Während der in die Agro-Gentechnik-Forschung involvierte Wissenschaftler Gilles-Eric Seralini den Eilbeschluss zur Veröffentlichung der Daten aus der Monsanto-Studie MON 863 durch das Oberverwaltungsgericht Münster als Befreiungsschlag lobt und sich der Sachverständige der Bundesregierung, Professor Arpad Pusztai, erleichtert zeigt angesichts eines Endes der Verpflichtung zum Schweigen, predigt der fragwürdige Experte Udo Pollmer von den Vorzügen der Gentechnik.

Merkwürdig: Da gibt es das Gen-ethische Netzwerk e. V. in Berlin, den Evangelischen Entwicklungsdienst EED in Bonn, ganze Fachbereiche bei Greenpeace, Bund Naturschutz und den Anbauverbänden (Bioland, Naturland, Demeter usw.) – aber die kamen alle nicht zu Wort, stattdessen durfte Herr Pollmer die Gelegenheit nutzen, von den Problemen und Risiken der gentechnisch veränderten Lebensmittel abzulenken. Aber ich bin mir ganz sicher, dass dies ein taktisch wohl überlegter, provozierender Schachzug der taz-Redaktion war. In diesem Falle: gut gemacht!

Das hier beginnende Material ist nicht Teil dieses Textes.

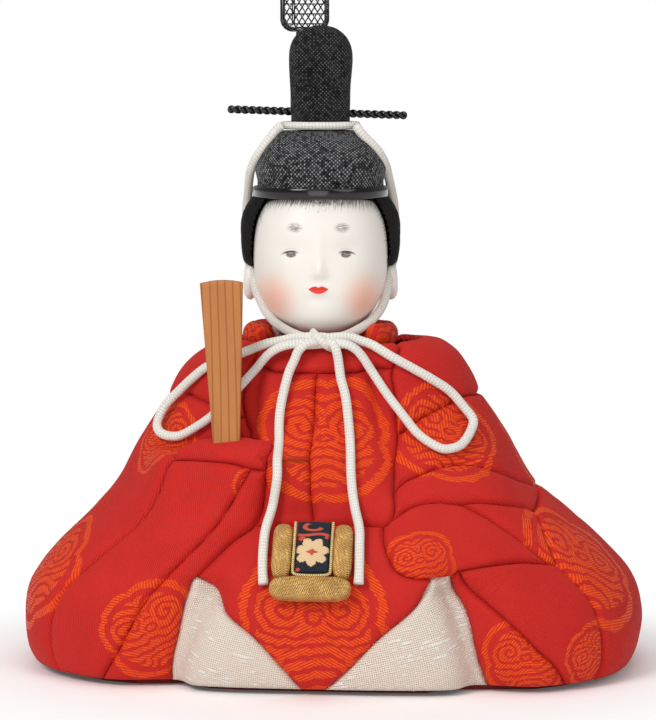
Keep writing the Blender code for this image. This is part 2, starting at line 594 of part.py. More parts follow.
def empty(name, group, place, turn=0.0):
    """An unseen axis that pieces hang from."""
    axis = bpy.data.objects.new(name, None)
    group.objects.link(axis)
    axis.location = place
    axis.rotation_euler = (0.0, 0.0, turn)
    return axis


def cut(piece, cutter, operation="DIFFERENCE"):
    """Cut the piece by the cutter, or join them."""
    modifier = piece.modifiers.new(cutter.name, "BOOLEAN")
    modifier.operation = operation
    modifier.solver = "EXACT"
    modifier.object = cutter


def cutter_from(data, name, group, matrix):
    """A hidden cutting shape."""
    cutter = bpy.data.objects.new(name, data)
    group.objects.link(cutter)
    cutter.matrix_basis = matrix
    cutter.hide_render = True
    cutter.display_type = "WIRE"
    return cutter


def box_mesh(name, width, depth, height):
    """A box about its own centre."""
    shape = bmesh.new()
    bmesh.ops.create_cube(shape, size=1.0)
    bmesh.ops.scale(shape, vec=(width, depth, height), verts=shape.verts)
    return mesh_from(shape, name)


def rod_mesh(name, radius, length, sides):
    """A round rod along Z about its own centre."""
    shape = bmesh.new()
    bmesh.ops.create_cone(
        shape, cap_ends=True, segments=sides, radius1=radius, radius2=radius, depth=length
    )
    return mesh_from(shape, name)


def loft(name, form, sides, rings, out=0.0, low=0.0, floor=None, ends=True):
    """A skin over the form from a rise to its top, its lowest ring cut flat at the floor."""
    shape = bmesh.new()
    loops = []
    for ring in range(rings + 1):
        rise = low + (1 - low) * ring / rings
        loop = [shape.verts.new(form.place(2 * side / sides - 1, rise, out)) for side in range(sides)]
        if ring == 0 and floor is not None:
            for vert in loop:
                vert.co.z = floor
        loops.append(loop)
    for under, over in zip(loops, loops[1:]):
        for side in range(sides):
            after = (side + 1) % sides
            shape.faces.new((under[side], under[after], over[after], over[side]))
    if ends:
        shape.faces.new(reversed(loops[0]))
        shape.faces.new(loops[-1])
    return mesh_from(shape, name)


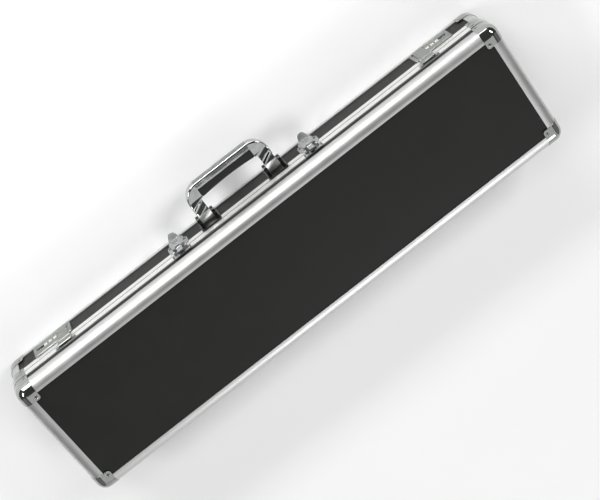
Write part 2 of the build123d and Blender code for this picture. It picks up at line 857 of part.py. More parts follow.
def hasp_pin_span():
    """The X span of the hasp's pin."""
    return lock_span(hasp_centre, hasp_width + 2 * fit + 2 * hasp_knuckle)


def hasp_pin():
    """The pin that carries the hasp."""
    p0, p1 = hasp_pin_span()
    return rod_x(hasp_pin_radius, p0, p1, out(hasp_pivot_height), seam_z - hasp_pivot_drop)


def lock_hasp():
    """The hasp: a knuckle, a cover plate and a wider head that meets the keeper."""
    h0, h1 = lock_span(hasp_centre, hasp_width)
    pivot_z = seam_z - hasp_pivot_drop
    under = lock_face + fit
    head_low = seam_z - lock_drop + fit
    knuckle = rod_x(hasp_knuckle, h0, h1, out(hasp_pivot_height), pivot_z)
    cover = block(h0, h1, out(under + hasp_sheet), out(under), pivot_z, head_low + 1)
    w0, w1 = lock_span(hasp_centre, hasp_head_width)
    head = block(w0, w1, out(hasp_head_rise), out(fit), head_low, seam_z - hasp_front_gap)
    head = fillet(head.edges().filter_by(Axis.Y), 1.0)
    top_edges = [e for e in head.edges() if e.center().Y < out(hasp_head_rise) + 1e-3]
    head = chamfer(top_edges, 0.6)
    bore = rod_x(hasp_pin_radius + pin_play, h0 - 1, h1 + 1, out(hasp_pivot_height), pivot_z)
    return knuckle + cover + head - bore


def lock_slider():
    """The release slider: a block with a finger ridge."""
    x0, x1 = lock_span(slider_centre, slider_width)
    half = slider_height / 2
    bed = lock_face - slider_bed + 0.1
    button = block(x0, x1, out(lock_face + 0.2), out(bed), dial_z() - half, dial_z() + half)
    ridge = block(x0, x1, out(slider_rise), out(bed), dial_z() - half, dial_z() - half + 2.4)
    return button + ridge


def lock_dial(x):
    """A number wheel: a ring with a flat for each digit."""
    outline = RegularPolygon(dial_radius, dial_flats, major_radius=True)
    wheel = extrude(outline, dial_width / 2, both=True)
    wheel = Pos(x, dial_y(), dial_z()) * Rot(0, 90, 0) * wheel
    half = dial_width
    return wheel - rod_x(axle_radius + pin_play, x - half, x + half, dial_y(), dial_z())


def dial_axle():
    """The axle that carries one lock's three dials."""
    reach = 1.5 * dial_pitch
    middle = along_lock(dial_centre)
    return rod_x(axle_radius, middle - reach, middle + reach, dial_y(), dial_z())


def lock_keeper():
    """The keeper on the lid's rail: a raised neck on a wider foot."""
    k0, k1 = lock_span(hasp_centre, hasp_head_width)
    z0 = seam_z + keeper_start
    neck = block(k0, k1, out(keeper_rise), face_y, z0, z0 + keeper_length)
    top_edges = [e for e in neck.edges() if e.center().Y < out(keeper_rise) + 1e-3]
    neck = chamfer(top_edges, 0.8)
    f0, f1 = lock_span(hasp_centre, keeper_foot_width)
    z1 = z0 + keeper_length
    foot = block(f0, f1, out(keeper_foot_rise), face_y, z1 - keeper_foot_length, z1)
    foot = fillet(foot.edges().filter_by(Axis.Y), 1.5)
    return neck + foot


# ---- hinges -------------------------------------------------------------
def knuckle_spans(offset, is_lid):
    """The X spans of one leaf's knuckles on one hinge."""
    pitch = hinge_width / barrel_knuckles
    first = offset - hinge_width / 2
    spans = []
    for k in range(barrel_knuckles):
        if (k % 2 == 1) == is_lid:
            spans.append((first + k * pitch + fit / 2, first + (k + 1) * pitch - fit / 2))
    return spans


def hinge_leaf_piece(offset, is_lid):
    """One hinge leaf with its knuckles, on the hinge-side rail."""
    x0, x1 = offset - hinge_width / 2, offset + hinge_width / 2
    if is_lid:
        leaf = block(x0, x1, back_y, back_y + hinge_leaf, seam_z + seam_gap / 2, seam_z + lid_leaf_height)
    else:
        leaf = block(x0, x1, back_y, back_y + hinge_leaf, seam_z - base_leaf_height, seam_z - seam_gap / 2)
    for a, b in knuckle_spans(offset, not is_lid):
        leaf -= rod_x(barrel_radius + fit, a - fit, b + fit, barrel_y, seam_z)
    for a, b in knuckle_spans(offset, is_lid):
        leaf += rod_x(barrel_radius, a, b, barrel_y, seam_z)
        step = (1 if is_lid else -1) * barrel_radius
        leaf += block(a, b, back_y + fit / 3, barrel_y, seam_z + step * 0.4, seam_z + step)
    bore = hinge_pin_radius + (pin_play if is_lid else 0)
    leaf -= rod_x(bore, x0 - 1, x1 + 1, barrel_y, seam_z)
    return leaf


def hinge_pin_piece(offset):
    """The pin of one hinge."""
    half = hinge_width / 2
    return rod_x(hinge_pin_radius, offset - half, offset + half, barrel_y, seam_z)


def hinge_screws(is_lid):
    """The countersunk screws of every hinge leaf on one half."""
    screws = []
    lift = 0.6 * (lid_leaf_height if is_lid else -base_leaf_height)
    top, bottom = back_y + hinge_leaf, back_y
    for offset in hinge_offsets:
        for side in (-1, 1):
            x, z = offset + side * hinge_width * 0.35, seam_z + lift
            cone = Cone(screw_radius, screw_head_radius, hinge_leaf)
            head = Pos(x, (top + bottom) / 2, z) * Rot(-90, 0, 0) * cone
            screws.append(head + rod_y(screw_radius, back_y - screw_depth, back_y, x, z))
    return screws


# ---- the whole case -----------------------------------------------------
def half_case(name, depth, rail_height, is_lid):
    """Writes the frame, boards, corners and rivets of one half."""
    put = as_lid if is_lid else as_base
    corner_fasteners = put(corner_rivets())
    strap_fasteners = put(strap_rivets(depth, rail_height))
    screws = hinge_screws(is_lid)
    fasteners = corner_fasteners + strap_fasteners + screws
    walls = put(long_boards(depth))
    if not is_lid:
        cutouts = mirrored([lock_rear_box(board_play)], 1) + mirrored([lock_rear_box(board_play)], -1)
        fasteners_here = fasteners + cutouts + latch_rivets()
        walls = drilled(walls, fasteners_here)
    else:
        walls = drilled(walls, fasteners)
    save(f"{name}_panel", drilled(put([face_board()]), corner_fasteners))
    save(f"{name}_long_boards", walls)
    save(f"{name}_end_boards", drilled(put(end_boards(depth)), fasteners))
    save(f"{name}_long_profiles", put(long_profiles()))
    save(f"{name}_end_profiles", put(end_profiles()))
    save(f"{name}_corner_posts", put(corner_posts(depth)))
    save(f"{name}_long_rails", drilled(put(long_rails(depth, rail_height, is_lid)), fasteners))
    save(f"{name}_end_rails", drilled(put(end_rails(depth, rail_height, is_lid)), fasteners))
    save(f"{name}_ball_corners", put(ball_corners()))
    save(f"{name}_rim_straps", put(rim_straps(depth, rail_height)))
    save(f"{name}_rivets", corner_fasteners + strap_fasteners)
    leaves = [hinge_leaf_piece(offset, is_lid) for offset in hinge_offsets]
    save(f"{name}_hinge_leaves", drilled(leaves, screws))
    save(f"{name}_hinge_screws", screws)


def interior():
    """Writes the foam pieces."""
    save("lid_pad", as_lid([bedded_pad(lid_pad_depth)]))
    save("floor_pad", as_base([bedded_pad(floor_pad_top)]))
    save("cue_dividers", as_base(dividers()))
    save("end_blocks", as_base(end_blocks()))


def carrying_handle():
    """Writes the handle, its grip, brackets and pins."""
    save("handle_frame", [handle_frame()])
    save("handle_grip", [handle_grip()])
    save("handle_brackets", both_sides(handle_bracket(), Plane.YZ))
    save("handle_pins", both_sides(handle_pin(), Plane.YZ))


def draw_latches():
    """Writes both draw latches."""
    for name, side in (("left", 1), ("right", -1)):
        save(f"{name}_latch_lever", mirrored([latch_lever()], side))
        save(f"{name}_latch_claw", mirrored([latch_claw()], side))
        save(f"{name}_latch_claw_pin", mirrored([latch_claw_pin()], side))
    save("latch_plates", both_sides(latch_plate(), Plane.YZ))
    save("latch_rivets", latch_rivets())
    save("latch_lever_pins", latch_lever_pins())
    save("latch_catches", both_sides(latch_catch(), Plane.YZ))


def combination_locks():
    """Writes both combination locks."""
    for name, side in (("left", 1), ("right", -1)):
        save(f"{name}_lock_hasp", mirrored([lock_hasp()], side))
        save(f"{name}_lock_slider", mirrored([lock_slider()], side))
        for number, x in enumerate(dial_centres(), 1):
            save(f"{name}_lock_dial_{number}", mirrored([lock_dial(x)], side))
    save("lock_plates", both_sides(lock_plate(), Plane.YZ))
    save("lock_axles", both_sides(dial_axle(), Plane.YZ))
    save("lock_hasp_pins", both_sides(hasp_pin(), Plane.YZ))
    save("lock_keepers", both_sides(lock_keeper(), Plane.YZ))


def hinge_pins():
    """Writes the hinge pins."""
    save("hinge_pins", [hinge_pin_piece(offset) for offset in hinge_offsets])


os.makedirs("parts", exist_ok=True)
half_case("base", base_depth, base_rail_height, False)
half_case("lid", lid_depth, lid_rail_height, True)
interior()
carrying_handle()
draw_latches()
combination_locks()
hinge_pins()
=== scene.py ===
import math

import bmesh
import bpy
from mathutils import Matrix, Vector


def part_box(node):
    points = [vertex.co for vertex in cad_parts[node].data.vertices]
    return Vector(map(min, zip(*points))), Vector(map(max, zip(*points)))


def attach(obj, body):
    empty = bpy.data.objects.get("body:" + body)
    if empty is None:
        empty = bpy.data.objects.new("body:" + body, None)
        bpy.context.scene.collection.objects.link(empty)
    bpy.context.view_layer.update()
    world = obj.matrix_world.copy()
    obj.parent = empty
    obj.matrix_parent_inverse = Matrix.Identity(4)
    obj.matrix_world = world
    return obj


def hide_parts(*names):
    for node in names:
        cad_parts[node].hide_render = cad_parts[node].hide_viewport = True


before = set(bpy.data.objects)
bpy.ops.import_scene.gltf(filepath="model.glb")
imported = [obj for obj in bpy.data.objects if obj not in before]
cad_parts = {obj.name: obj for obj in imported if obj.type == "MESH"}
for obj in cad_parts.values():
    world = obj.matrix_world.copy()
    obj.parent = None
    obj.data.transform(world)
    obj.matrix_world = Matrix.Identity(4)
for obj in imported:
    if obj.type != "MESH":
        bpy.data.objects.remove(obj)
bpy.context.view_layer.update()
MM = 0.001


# ---- Frame extrusions ----------------------------------------------------
# The case is held together by extruded aluminium: rounded profiles on every
# outer edge and a closure rail round each rim. They are cut to length, satin
# anodised before assembly, and the boards are pushed into their slots.

def linear(hex_colour):
    """An sRGB hex colour as linear red, green, blue and a full alpha."""
    channels = [int(hex_colour[i:i + 2], 16) / 255 for i in (1, 3, 5)]
    return [c / 12.92 if c <= 0.04045 else ((c + 0.055) / 1.055) ** 2.4 for c in channels] + [1.0]


def new_material(name):
    """An empty node material and its tree."""
    material = bpy.data.materials.new(name)
    material.use_nodes = True
    material.node_tree.nodes.clear()
    return material, material.node_tree


def add(tree, kind, sockets=None, stops=(), **settings):
    """Adds one node: its settings, its colour stops, and what feeds or fills its sockets."""
    node = tree.nodes.new(kind)
    for key, value in settings.items():
        name = key.replace("_", " ") if key[0].isupper() else key
        if name in node.inputs:
            node.inputs[name].default_value = value
        else:
            setattr(node, key, value)
    for number, (position, colour) in enumerate(stops):
        node.color_ramp.elements[number].position = position
        node.color_ramp.elements[number].color = linear(colour)
    for name, source in (sockets or {}).items():
        if isinstance(source, bpy.types.NodeSocket):
            tree.links.new(source, node.inputs[name])
        else:
            node.inputs[name].default_value = source
    return node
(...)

JEANNETTE TRESSELT, Ismaning

Pollmer und mithin die taz erzeugen den Eindruck, dass BiosaatgutzüchterInnen säckeweise Saatgut ins Atomkraftwerk schaffen, um es dort zu manipulieren. Die mühsame und zeitintensive Arbeit des Züchtens versucht eher auf einen möglichst großen genetischen Pool der Vielfalt zurückzugreifen. Aus diesem werden positive Eigenschaften des Saatguts entwickelt.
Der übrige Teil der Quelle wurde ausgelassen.